Sytuację naszej branży dodatkowo komplikuje fakt, że polska gospodarka znajduje się u progu recesji. Tymczasem na rynku doszło do paradoksalnej sytuacji. Drewno jest dostępne, ale jest tak drogie, że prawie nikt go nie kupuje z wyjątkiem firm produkujących z drewna biomasę dla elektrociepłowni. Gdyby jednak państwowa instytucja obniżyła trochę wyjściowe ceny, to może w jakimś stopniu udałoby się unormować sytuację i zachować miejsca pracy — podsumowuje.
Polska jest jednym z największych eksporterów drewna na świecie
Z danych GUS wynika, że w 2021 r. łączny obszar lasów w Polsce wynosił ponad 9,2 mln ha, co odpowiada lesistości na poziomie 29,6 proc.
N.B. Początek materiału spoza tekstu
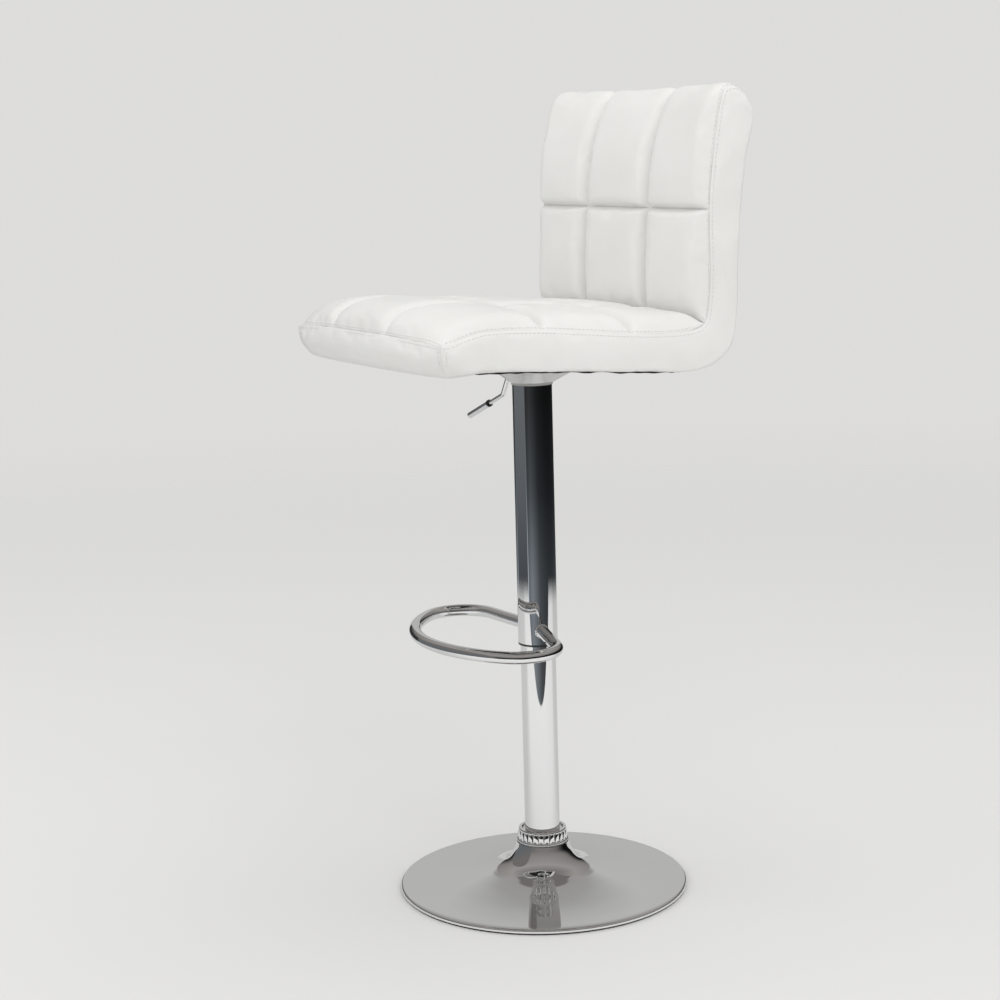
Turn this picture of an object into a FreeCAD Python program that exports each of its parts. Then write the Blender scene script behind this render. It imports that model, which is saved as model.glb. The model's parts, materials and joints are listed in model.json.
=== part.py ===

Dla porównania w Niemczech ten wskaźnik wynosi 32 proc.
W Polsce Lasy Państwowe są w praktyce monopolistą na rynku drewna, pozyskują ok. 95 proc. drewna i osiągają z tego ogromne dochody. W 2022 r. miały rekordowy przychód na poziomie 15,2 mld, czyli 50 proc. więcej niż w 2021 r. Blisko 90 proc. z tego (13,5 mld) zarobiły na sprzedaży drewna, którego pozyskały w publicznych lasach ponad 42 mln metrów sześciennych.
Obecnie Polska zajmuje siódme miejsce wśród największych eksporterów drewna na świecie. Znajduje się tuż za takimi krajami jak USA, Kanada czy Rosja.
"Branża drzewna bije na alarm, a sama wywołała wzrost cen"
Podczas przygotowywania tego artykułu wysłaliśmy pytania do Lasów Państwowych. Poprosiliśmy o odniesienie się do zarzutów przedstawicieli branży drzewnej.
Michał Gzowski, rzecznik prasowy Lasów Państwowych, w odpowiedzi na nasze pytania napisał, że obecne ceny sprzedaży drewna są skutkiem zwiększonego popytu ze strony samych przedsiębiorców. Znajdują się także — jego zdaniem — na średnim poziomie cen w Europie.
Branża drzewna bije na alarm z powodu wzrostu cen, który sama wywołała. Zasady sprzedaży drewna z Lasów Państwowych są stabilne od wielu lat. Ceny podbijają sami przedsiębiorcy na aukcjach. Leśnicy nie mogą zwiększać pozyskania drewna, bo akurat jest większy popyt na rynku. Podstawą naszej działalności jest ochrona lasów - gospodarka leśna zapewnia przyrost zasobów leśnych — zapewnił.